Tuesday, December 15, 2015

Tuesday, December 15, 2015 — DT 27851

Puzzle at a Glance
Puzzle Number in The Daily Telegraph
DT 27851
Publication Date in The Daily Telegraph
Saturday, July 11, 2015
Link to Full Review
Big Dave's Crossword Blog [DT 27851 – Hints]
Big Dave's Crossword Blog [DT 27851 – Review]
Big Dave's Crossword Blog Review Written By
Big Dave (Hints)
gnomethang (Review)
BD Rating
Difficulty - ★ / ★★ Enjoyment - ★★★
Falcon's Experience
- solved without assistance
- incorrect prior to use of puzzle solving tools
- solved with assistance from puzzle solving tools
- solved with aid of checking letters provided by puzzle solving tools
- solved but without fully parsing the clue
- unsolved or incorrect prior to visiting Big Dave's Crossword Blog
- solved with aid of checking letters provided by solutions from Big Dave's Crossword Blog
- reviewed by Falcon for Big Dave's Crossword Blog
- yet to be solved
As this was a Saturday "Prize Puzzle" in Britain, there are two entries related to it on Big Dave's Crossword Blog — the first, posted on the date of publication, contains hints for selected clues while the second is a full review issued following the entry deadline for the contest. The vast majority of reader comments will generally be found attached to the "hints" posting with a minimal number — if any — accompanying the full review.

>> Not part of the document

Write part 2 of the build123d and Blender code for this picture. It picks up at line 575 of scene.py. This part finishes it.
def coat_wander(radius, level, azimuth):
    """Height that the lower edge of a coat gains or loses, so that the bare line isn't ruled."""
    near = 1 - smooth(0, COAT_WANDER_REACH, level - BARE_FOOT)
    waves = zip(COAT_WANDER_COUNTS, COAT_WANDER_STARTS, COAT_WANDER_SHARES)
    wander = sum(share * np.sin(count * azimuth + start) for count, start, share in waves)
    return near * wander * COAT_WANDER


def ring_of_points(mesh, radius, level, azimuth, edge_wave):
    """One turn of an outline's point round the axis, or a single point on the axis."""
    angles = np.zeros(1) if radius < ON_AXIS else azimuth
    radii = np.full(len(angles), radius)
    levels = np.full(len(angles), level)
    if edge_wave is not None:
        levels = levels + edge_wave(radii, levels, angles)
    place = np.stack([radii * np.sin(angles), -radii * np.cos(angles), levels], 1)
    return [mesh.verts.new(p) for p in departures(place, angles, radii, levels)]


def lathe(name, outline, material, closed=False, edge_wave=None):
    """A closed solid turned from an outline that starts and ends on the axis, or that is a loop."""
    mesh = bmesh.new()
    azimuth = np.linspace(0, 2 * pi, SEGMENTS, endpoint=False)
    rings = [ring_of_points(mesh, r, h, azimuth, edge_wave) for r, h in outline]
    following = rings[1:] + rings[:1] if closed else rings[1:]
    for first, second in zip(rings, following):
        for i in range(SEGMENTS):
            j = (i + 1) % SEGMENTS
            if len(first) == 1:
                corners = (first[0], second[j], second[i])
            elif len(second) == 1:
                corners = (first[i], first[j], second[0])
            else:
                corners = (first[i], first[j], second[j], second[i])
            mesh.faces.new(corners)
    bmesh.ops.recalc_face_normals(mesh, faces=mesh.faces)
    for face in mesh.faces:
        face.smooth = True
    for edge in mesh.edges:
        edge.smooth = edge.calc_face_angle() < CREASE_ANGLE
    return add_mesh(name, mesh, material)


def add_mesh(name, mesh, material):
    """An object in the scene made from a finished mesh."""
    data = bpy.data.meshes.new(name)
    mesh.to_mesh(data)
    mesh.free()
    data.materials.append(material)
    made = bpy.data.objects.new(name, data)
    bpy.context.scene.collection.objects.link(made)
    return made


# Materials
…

A bit of time has passed since I solved this puzzle. When I sat down to compose the review, I discovered that a couple of clues had not been solved and there was a big question mark against a third. The two unsolved clues fell almost immediately. It is amazing how often obstacles to solving melt away when one sets the puzzle aside for a while. The question mark was a reminder to myself to verify the existence of the British railway station whose name I had dreamed up. As I discovered, the name really was an invention as neither of the variations that I had concocted actually exist. Oh well, back to the drawing board for another stab at the solution — which proved more fruitful.

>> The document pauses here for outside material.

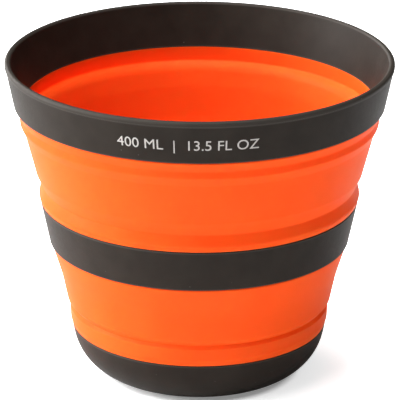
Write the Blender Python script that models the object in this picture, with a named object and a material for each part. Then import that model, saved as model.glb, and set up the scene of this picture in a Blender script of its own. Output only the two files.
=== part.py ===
"""Collapsible travel cup: a stiff base, middle ring and rim ring joined by two folding silicone walls.

Run it with blender --background --python part.py, or from Blender's text editor.
Units are metres and +Z is up. The origin is at the centre of the foot, on the surface the cup stands on.
Every piece is a body of revolution about Z, and both folds slide along Z.
"""

import math
from typing import NamedTuple

import bmesh
import bpy
from mathutils import Matrix, Vector


class Edge(NamedTuple):
    """Edge of a stiff ring that a silicone wall meets, with its outer radius and horizontal wall thickness.

    The lean is how much radius the middle of the ring's wall gains per unit of height.
    """

    radius: float
    height: float
    wall: float
    lean: float


# Overall size
HEIGHT = 0.088
RIM_RADIUS = 0.052
DRAFT = 0.2                  # outward lean of the outer faces of the stiff rings

# Edges where stiff rings and silicone walls meet, from the rim down
RIM_LOW = Edge(radius=0.0496, height=0.0761, wall=0.0027, lean=0.26)
MIDDLE_HIGH = Edge(radius=0.0428, height=0.0491, wall=0.0024, lean=DRAFT)
MIDDLE_LOW = Edge(radius=0.0404, height=0.0376, wall=0.0024, lean=DRAFT)
BASE_HIGH = Edge(radius=0.0345, height=0.0136, wall=0.0022, lean=DRAFT)

# Heights of the lines that the silicone turns over about when the cup is folded
UPPER_HINGE_HIGH = 0.0701
UPPER_HINGE_LOW = 0.0551
LOWER_HINGE = 0.0195

# Bends of the silicone walls from the top down, each as (radius, height, round)
UPPER_WALL_OUTSIDE = [
    (0.0478, 0.0732, 0.0010),   # hollow under the rim ring
    (0.0481, 0.0714, 0.0010),   # ridge
    (0.0469, 0.0690, 0.0015),   # hollow under the ridge
    (0.0439, 0.0574, 0.0030),   # shoulder
    (0.0422, 0.0538, 0.0006),   # groove
    (0.0432, 0.0508, 0.0013),   # band over the middle ring
]
UPPER_WALL_INSIDE = [
    (0.0468, 0.0722, 0.0006),   # corner over the ledge
    (0.0448, 0.0710, 0.0036),   # front of the ledge
    (0.0434, 0.0655, 0.0120),   # foot of the ledge
    (0.0421, 0.0574, 0.0030),   # behind the shoulder
    (0.0411, 0.0538, 0.0008),   # behind the groove
]
LOWER_WALL_OUTSIDE = [
    (0.0373, 0.0285, 0.0400),   # waist
    (0.03575, 0.0211, 0.0008),  # shoulder
    (0.0344, 0.0196, 0.0002),   # groove
    (0.0351, 0.0187, 0.0003),   # upper edge of the band
    (0.03495, 0.0155, 0.0020),  # band over the base
]
LOWER_WALL_INSIDE = [
    (0.0355, 0.0285, 0.0400),   # behind the waist
    (0.0340, 0.0211, 0.0010),   # behind the shoulder
    (0.0332, 0.0194, 0.0008),   # behind the groove
]
SILICONE_STEP_HIGH = 0.0003     # how far a wall stands back from the ring above it
SILICONE_STEP_LOW = 0.0001      # and from the ring below it

# Rim lip: a rounded edge over a low band that stands proud of the ring
LIP_WALL = 0.0017
LIP_ROUND = 0.0008
LIP_BAND_HEIGHT = 0.0013
LIP_BAND_STEP = 0.00015

# Base: its floor, the big outer round, and the recess inside the foot ring
FLOOR = 0.0026
BASE_ROUND = 0.0140
FOOT_RECESS_RADIUS = 0.016
FOOT_RECESS_DEPTH = 0.0008
FOOT_EDGE_ROUND = 0.0004

# Tongue and slot that key each silicone wall into a stiff ring
TONGUE_HALF_WIDTH = 0.0003
TONGUE_LENGTH = 0.0018
GAP = 0.0003                    # clearance between pieces that touch
EDGE_ROUND = 0.00025

SEGMENTS = 48                   # flat facets round each turned piece
ARC_SAGITTA = 0.00006           # how far a rounded corner's flats may lie inside its true arc
WIDEST_ARC_STEP = math.radians(45)
SHARP_ANGLE = math.radians(35)
MERGE = 0.00001

NYLON_COLOUR = (0.045, 0.038, 0.034, 1.0)
NYLON_ROUGHNESS = 0.5
SILICONE_COLOUR = (0.90, 0.135, 0.022, 1.0)
SILICONE_ROUGHNESS = 0.42


def clear_scene():
    for obj in list(bpy.data.objects):
        bpy.data.objects.remove(obj)


def make_material(name, colour, roughness):
    material = bpy.data.materials.new(name)
    material.use_nodes = True
    shader = material.node_tree.nodes["Principled BSDF"]
    shader.inputs["Base Color"].default_value = colour
    shader.inputs["Roughness"].default_value = roughness
    shader.inputs["Metallic"].default_value = 0.0
    return material


def rounded(corners):
    """Points of the closed outline through the corners (radius, height, round), with arcs for rounds."""
    points = []
    for index, (radius, height, fillet) in enumerate(corners):
        corner = Vector((radius, height))
        if fillet == 0:
            points.append(corner)
            continue
        back = (Vector(corners[index - 1][:2]) - corner).normalized()
        ahead = (Vector(corners[(index + 1) % len(corners)][:2]) - corner).normalized()
        half_angle = back.angle(ahead) / 2
        start = corner + back * fillet / math.tan(half_angle)
        centre = corner + (back + ahead).normalized() * fillet / math.sin(half_angle)
        turn = math.copysign(math.pi - 2 * half_angle, back.cross(ahead))
        arc_step = min(WIDEST_ARC_STEP, 2 * math.acos(1 - ARC_SAGITTA / fillet))
        steps = math.ceil(abs(turn) / arc_step)
        for step in range(steps + 1):
            points.append(centre + Matrix.Rotation(-turn * step / steps, 2) @ (start - centre))
    return points


def key(edge, root_height, direction, clearance):
    """Corners of a tongue, or with a clearance of its slot, from its inner side over the tip to its outer side.

    It leaves its root upwards or downwards (direction 1 or -1), along the middle of the ring's wall.
    """
    half = TONGUE_HALF_WIDTH + clearance
    length = TONGUE_LENGTH + 2 * clearance
    root_radius = edge.radius - edge.wall / 2
    tip_radius = root_radius + direction * length * edge.lean
    tip_height = root_height + direction * length
    return [
        (root_radius - half, root_height, 0),
        (tip_radius - half, tip_height, 0),
        (tip_radius + half, tip_height, 0),
        (root_radius + half, root_height, 0),
    ]


def slot(edge, direction):
    """The slot in a ring's edge, which runs upwards or downwards into the ring."""
    return key(edge, edge.height, direction, GAP)


def tongue(edge, direction):
    """The tongue of a wall, which stands up or hangs down into the ring's slot."""
    return key(edge, edge.height - direction * GAP, direction, 0)


def make_empty(name, height, parent, travel):
    """Empty that carries one rigid body: it slides down the Z axis by the fold's travel and no further."""
    empty = bpy.data.objects.new(name, None)
    empty.empty_display_type = "SINGLE_ARROW"
    empty.empty_display_size = 0.02
    bpy.context.scene.collection.objects.link(empty)
    empty.parent = parent
    below = parent["height"] if parent else 0.0
    empty.location = (0, 0, height - below)
    empty["height"] = height
    if travel:
        limit = empty.constraints.new("LIMIT_LOCATION")
        limit.owner_space = "LOCAL"
        limit.use_min_z = True
        limit.min_z = height - below - travel
        limit.use_max_z = True
        limit.max_z = height - below
    return empty


def turned(name, outline, material, body):
    """One full turn of the outline about Z, as an object that hangs from its body's empty."""
    mesh = bpy.data.meshes.new(name)
    work = bmesh.new()
    chain = [work.verts.new((point.x, 0, point.y - body["height"])) for point in outline]
    edges = [work.edges.new(pair) for pair in zip(chain, chain[1:])]
    if outline[0].x > 0:
        edges.append(work.edges.new((chain[-1], chain[0])))
    bmesh.ops.spin(
        work,
        geom=chain + edges,
        cent=(0, 0, 0),
        axis=(0, 0, 1),
        angle=math.tau,
        steps=SEGMENTS,
        use_merge=True,
    )
    bmesh.ops.remove_doubles(work, verts=work.verts[:], dist=MERGE)
    bmesh.ops.recalc_face_normals(work, faces=work.faces[:])
    work.to_mesh(mesh)
    work.free()
    mesh.materials.append(material)
    mesh.shade_smooth()
    mesh.set_sharp_from_angle(angle=SHARP_ANGLE)
    obj = bpy.data.objects.new(name, mesh)
    bpy.context.scene.collection.objects.link(obj)
    obj.parent = body
    return obj


def make_rim_ring(material, body):
    """Stiff ring with the drinking lip, a thin rounded edge over a proud band."""
    lip_radius = RIM_RADIUS + LIP_ROUND * (DRAFT + math.hypot(1, DRAFT) - 1)
    lean = (lip_radius - RIM_LOW.radius) / (HEIGHT - RIM_LOW.height)
    band_low = HEIGHT - LIP_BAND_HEIGHT
    band_radius = lip_radius - lean * LIP_BAND_HEIGHT
    outline = [
        (lip_radius, HEIGHT, LIP_ROUND),
        (band_radius, band_low, 0),
        (band_radius - LIP_BAND_STEP, band_low - LIP_BAND_STEP, 0),
        (RIM_LOW.radius, RIM_LOW.height, EDGE_ROUND),
        *reversed(slot(RIM_LOW, 1)),
        (RIM_LOW.radius - RIM_LOW.wall, RIM_LOW.height, 0),
        (lip_radius - LIP_WALL, HEIGHT, LIP_ROUND),
    ]
    return turned("rim_ring", rounded(outline), material, body)


def make_middle_ring(material, body):
    """Plain stiff ring half way up, slotted top and bottom for the two walls."""
    outline = [
        (MIDDLE_HIGH.radius, MIDDLE_HIGH.height, EDGE_ROUND),
        (MIDDLE_LOW.radius, MIDDLE_LOW.height, EDGE_ROUND),
        *reversed(slot(MIDDLE_LOW, 1)),
        (MIDDLE_LOW.radius - MIDDLE_LOW.wall, MIDDLE_LOW.height, 0),
        (MIDDLE_HIGH.radius - MIDDLE_HIGH.wall, MIDDLE_HIGH.height, 0),
        *slot(MIDDLE_HIGH, -1),
    ]
    return turned("middle_ring", rounded(outline), material, body)


def make_wall(name, above, below, outside, inside, material, body):
    """Silicone wall between two rings' edges, with a tongue into each ring."""
    top = above.height - GAP
    foot = below.height + GAP
    outline = [
        (above.radius - SILICONE_STEP_HIGH, top, 0),
        *outside,
        (below.radius - SILICONE_STEP_LOW, foot, 0),
        *reversed(tongue(below, -1)),
        (below.radius - below.wall, foot, 0),
        *reversed(inside),
        (above.radius - above.wall, top, 0),
        *tongue(above, 1),
    ]
    return turned(name, rounded(outline), material, body)


def make_base_cup(material, body):
    """Stiff bowl-shaped base with a flat foot ring, a shallow recess under it and a flat floor inside."""
    corner_radius = BASE_HIGH.radius - DRAFT * BASE_HIGH.height
    inner_top_radius = BASE_HIGH.radius - BASE_HIGH.wall
    inner_corner_radius = inner_top_radius - DRAFT * (BASE_HIGH.height - FLOOR)
    recess_lip_radius = FOOT_RECESS_RADIUS + FOOT_RECESS_DEPTH
    outline = [
        (0, FOOT_RECESS_DEPTH, 0),
        (FOOT_RECESS_RADIUS, FOOT_RECESS_DEPTH, 0),
        (recess_lip_radius, 0, FOOT_EDGE_ROUND),
        (corner_radius, 0, BASE_ROUND),
        (BASE_HIGH.radius, BASE_HIGH.height, EDGE_ROUND),
        *reversed(slot(BASE_HIGH, -1)),
        (inner_top_radius, BASE_HIGH.height, 0),
        (inner_corner_radius, FLOOR, BASE_ROUND - BASE_HIGH.wall),
        (0, FLOOR, 0),
    ]
    return turned("base_cup", rounded(outline), material, body)


def main():
    clear_scene()
    nylon = make_material("dark_nylon", NYLON_COLOUR, NYLON_ROUGHNESS)
    silicone = make_material("orange_silicone", SILICONE_COLOUR, SILICONE_ROUGHNESS)

    # A wall turns over about its hinge, so the ring above ends as far below the hinge as it stood above it.
    lower_travel = 2 * (MIDDLE_LOW.height - LOWER_HINGE)
    upper_travel = 2 * (UPPER_HINGE_HIGH - UPPER_HINGE_LOW)
    base_body = make_empty("base_body", 0.0, None, 0.0)
    middle_body = make_empty("middle_body", MIDDLE_LOW.height, base_body, lower_travel)
    rim_body = make_empty("rim_body", RIM_LOW.height, middle_body, upper_travel)

    make_base_cup(nylon, base_body)
    make_wall("lower_wall", MIDDLE_LOW, BASE_HIGH, LOWER_WALL_OUTSIDE, LOWER_WALL_INSIDE, silicone, base_body)
    make_middle_ring(nylon, middle_body)
    make_wall("upper_wall", RIM_LOW, MIDDLE_HIGH, UPPER_WALL_OUTSIDE, UPPER_WALL_INSIDE, silicone, middle_body)
    make_rim_ring(nylon, rim_body)


main()
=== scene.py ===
"""Collapsible travel cup on a white studio floor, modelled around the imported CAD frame.

The file is laid out as a Blender add-on and is run as a script. Units are metres and +Z is up.
Every piece of the cup is a body of revolution about Z, so each one is a turned outline.
An outline is a list of corners (radius, height, round), in which round is the radius of the arc there.
"""

import math
from typing import NamedTuple

import bmesh
import bpy
from bpy.props import FloatProperty, FloatVectorProperty, IntProperty, PointerProperty, StringProperty
from mathutils import Matrix, Vector


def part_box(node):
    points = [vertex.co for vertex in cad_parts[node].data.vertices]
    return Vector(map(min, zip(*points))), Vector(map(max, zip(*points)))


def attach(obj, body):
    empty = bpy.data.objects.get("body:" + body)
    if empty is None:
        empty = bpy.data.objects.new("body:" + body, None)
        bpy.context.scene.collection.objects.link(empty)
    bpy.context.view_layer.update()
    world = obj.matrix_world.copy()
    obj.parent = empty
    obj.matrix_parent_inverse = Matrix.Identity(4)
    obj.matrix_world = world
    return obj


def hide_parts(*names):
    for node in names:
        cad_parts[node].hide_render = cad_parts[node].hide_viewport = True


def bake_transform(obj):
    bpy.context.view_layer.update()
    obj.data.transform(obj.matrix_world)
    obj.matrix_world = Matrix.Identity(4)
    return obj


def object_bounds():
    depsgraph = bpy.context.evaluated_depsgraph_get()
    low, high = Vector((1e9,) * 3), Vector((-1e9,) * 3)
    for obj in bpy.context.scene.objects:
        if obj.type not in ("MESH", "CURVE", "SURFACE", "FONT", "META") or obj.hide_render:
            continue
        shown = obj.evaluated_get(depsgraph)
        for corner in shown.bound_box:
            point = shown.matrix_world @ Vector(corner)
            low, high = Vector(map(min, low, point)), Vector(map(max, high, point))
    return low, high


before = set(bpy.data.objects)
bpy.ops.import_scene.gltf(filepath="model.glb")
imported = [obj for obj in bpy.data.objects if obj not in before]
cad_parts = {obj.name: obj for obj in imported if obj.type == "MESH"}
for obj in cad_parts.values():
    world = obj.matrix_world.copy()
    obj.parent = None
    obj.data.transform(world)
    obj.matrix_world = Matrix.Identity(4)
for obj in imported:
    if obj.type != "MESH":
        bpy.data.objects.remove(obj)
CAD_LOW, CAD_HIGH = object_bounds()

bl_info = {
    "name": "Collapsible Travel Cup",
    "version": (1, 0, 0),
    "blender": (4, 5, 0),
    "location": "View3D > Sidebar > Travel Cup",
    "description": "Builds a collapsible travel cup and the studio that it stands in",
    "category": "Object",
}

FRONT = -math.pi / 2            # the angle about Z that the printed side of the cup faces


class Edge(NamedTuple):
    """Edge of a stiff ring that a silicone wall meets, with its outer radius and horizontal wall thickness.

    The lean is how much radius the middle of the ring's wall gains per unit of height.
    """

    radius: float
    height: float
    wall: float
    lean: float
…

For a change, I did notice it was a pangram (a puzzle in which every letter of the alphabet appears at least once in the solutions to the clues). In fact, about three quarters of the way through the solve all letters had already made an appearance.

I invite you to leave a comment to let us know how you fared with the puzzle.

Notes on Today's Puzzle

This commentary is intended to serve as a supplement to the review of this puzzle found at Big Dave's Crossword Blog, to which a link is provided in the table above.

Primary indications (definitions) are marked with a solid underline in the clue; subsidiary indications (be they wordplay or other) are marked with a dashed underline in all-in-one (&lit.) clues, semi-all-in-one (semi-&lit.) clues and cryptic definitions. Explicit link words and phrases are enclosed in forward slashes (/link/) and implicit links are shown as double forward slashes (//). Definitions presented in blue text are for terms that appear frequently.


1a   Equip pal to create // ornamental work (8)

9a   Ardent // male meeting me in passage (8)

10a   Prophet: // 'Before noon you will return amazingly' (4)

The prophet foresees that you will successfully solve this clue, foretelling that you will start with AM (before noon) and then you will reverse (you will return) SO (amazingly; Hmm! This pie is so good.).

What did he say?
In his review at Big Dave's Crossword Blog, gnomethang elaborates on the clue with the phrase Soooo Graham Norton!.
Graham William Walker, better known by the stage name Graham Norton[7], is an Irish television and radio presenter [host, emcee, commentator, announcer, or newsreader], comedian, and actor based in the United Kingdom. Norton is known for his innuendo-laden dialogue and flamboyant presentation style. In 2012, he sold his production company, So Television, to ITV (Independent Television, a British television network).

I would guess that the word "so" figures prominently in his vocabulary. Not only did he name his production company So Television, he hosted a chat show called So Graham Norton[7] from 1998 to 2002.

11a   Secretly, // trendy needs self-assurance (2,10)

I believe that gnomethang should have written "CONFIDENCE for self-assurance".

13a   Lasses returning to big pile // refuse to get dropped by mine (4,4)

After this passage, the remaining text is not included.